**What is asked**:
Please return the full listing below without altering anything.
>> Begin Input records
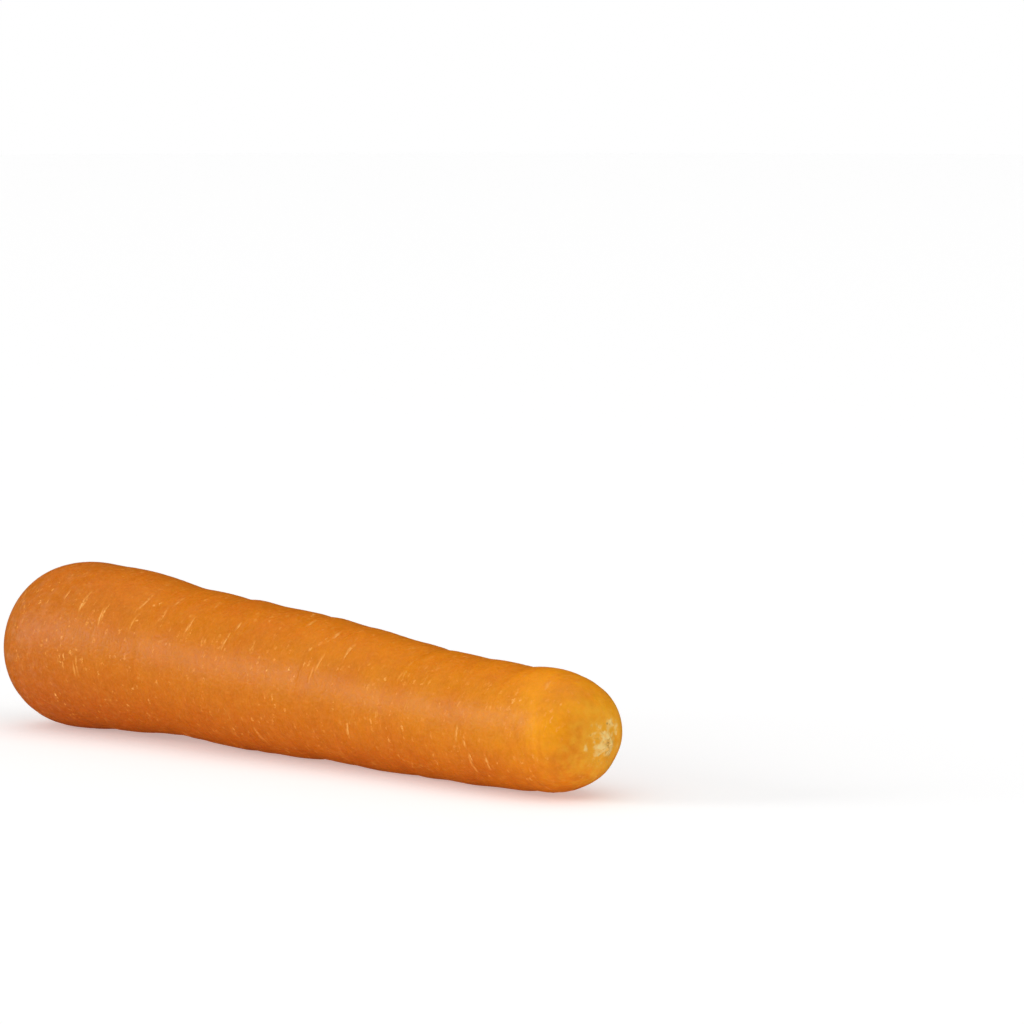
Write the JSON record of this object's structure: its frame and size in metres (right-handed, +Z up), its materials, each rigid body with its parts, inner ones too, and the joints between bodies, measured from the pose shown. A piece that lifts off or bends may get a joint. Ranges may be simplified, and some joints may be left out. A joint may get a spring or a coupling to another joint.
{
  "type": "carrot",
  "caption": "Washed fresh carrot, a blunt and slightly bowed tapered root with its leaves trimmed off, lying on its side.",
  "frame": {"origin": "middle of the bounding box's bottom face, on the surface that the carrot lies on", "axes": "+X along the root from its crown to its tip, +Z up, +Y to the left when looking from the crown to the tip"},
  "size_m": [0.189, 0.0406, 0.0395],
  "materials": {
    "carrot_skin": "satin, slightly waxy, with pale cross scars"
  },
  "bodies": {
    "root": {"carrot_root": "carrot_skin"}
  },
  "joints": []
}
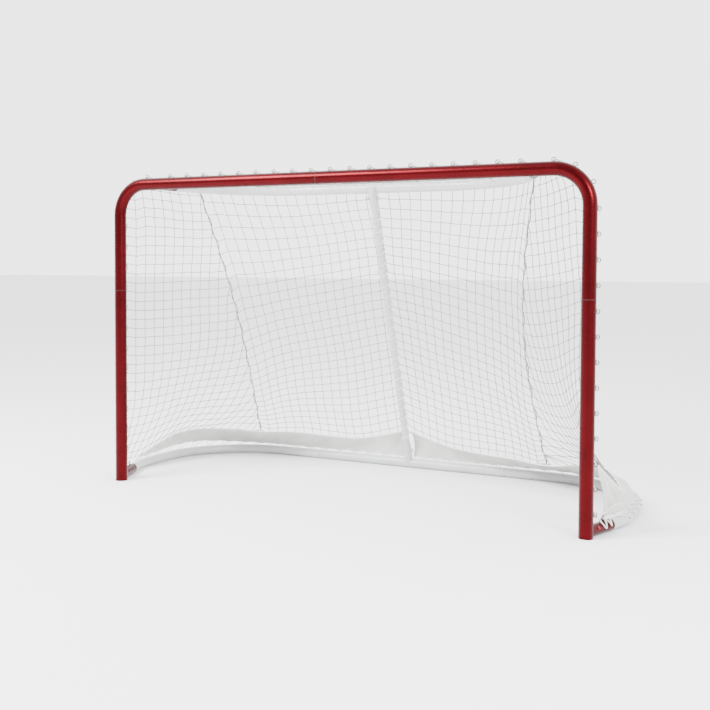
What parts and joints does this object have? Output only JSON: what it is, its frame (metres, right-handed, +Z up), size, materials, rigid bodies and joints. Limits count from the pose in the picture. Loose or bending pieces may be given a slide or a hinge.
>> End Input records
**Expected output**:
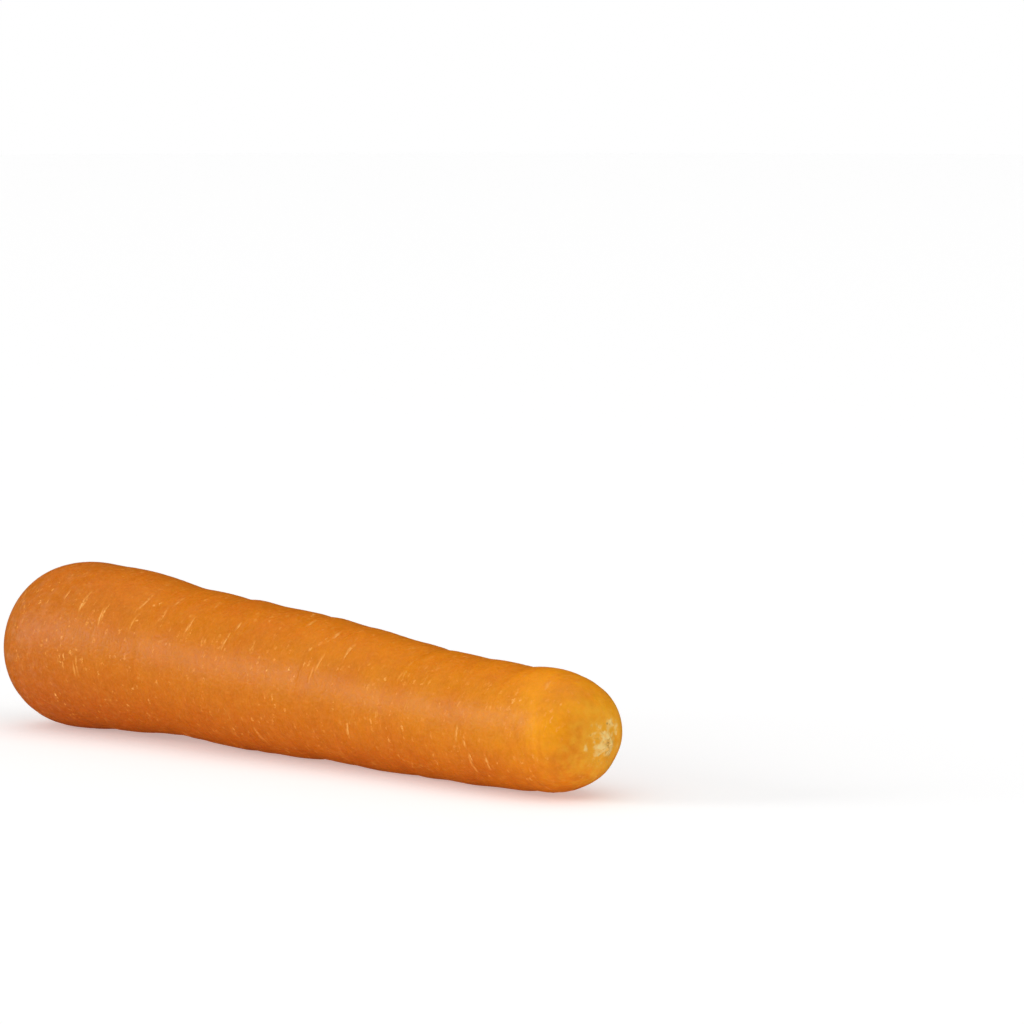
Write the JSON record of this object's structure: its frame and size in metres (right-handed, +Z up), its materials, each rigid body with its parts, inner ones too, and the joints between bodies, measured from the pose shown. A piece that lifts off or bends may get a joint. Ranges may be simplified, and some joints may be left out. A joint may get a spring or a coupling to another joint.
{
  "type": "carrot",
  "caption": "Washed fresh carrot, a blunt and slightly bowed tapered root with its leaves trimmed off, lying on its side.",
  "frame": {"origin": "middle of the bounding box's bottom face, on the surface that the carrot lies on", "axes": "+X along the root from its crown to its tip, +Z up, +Y to the left when looking from the crown to the tip"},
  "size_m": [0.189, 0.0406, 0.0395],
  "materials": {
    "carrot_skin": "satin, slightly waxy, with pale cross scars"
  },
  "bodies": {
    "root": {"carrot_root": "carrot_skin"}
  },
  "joints": []
}
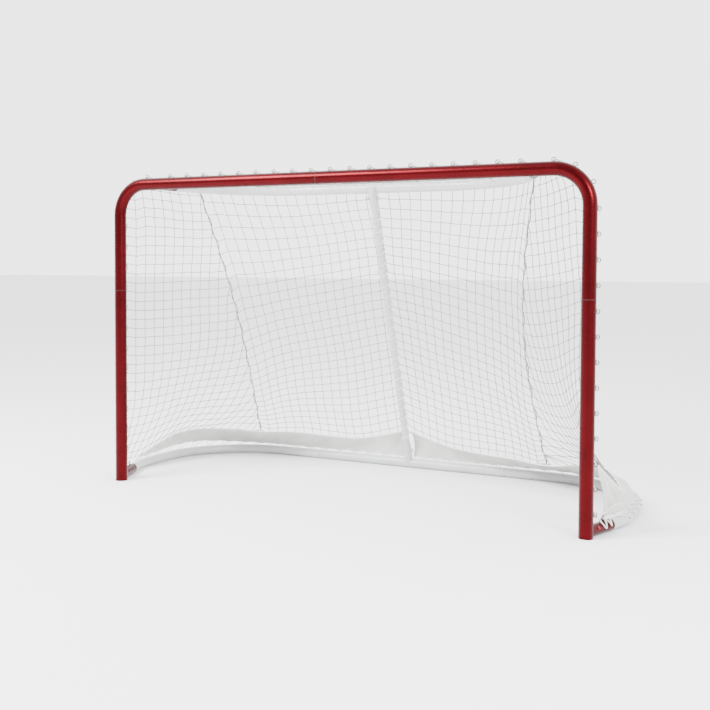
What parts and joints does this object have? Output only JSON: what it is, its frame (metres, right-handed, +Z up), size, materials, rigid bodies and joints. Limits count from the pose in the picture. Loose or bending pieces may be given a slide or a hinge.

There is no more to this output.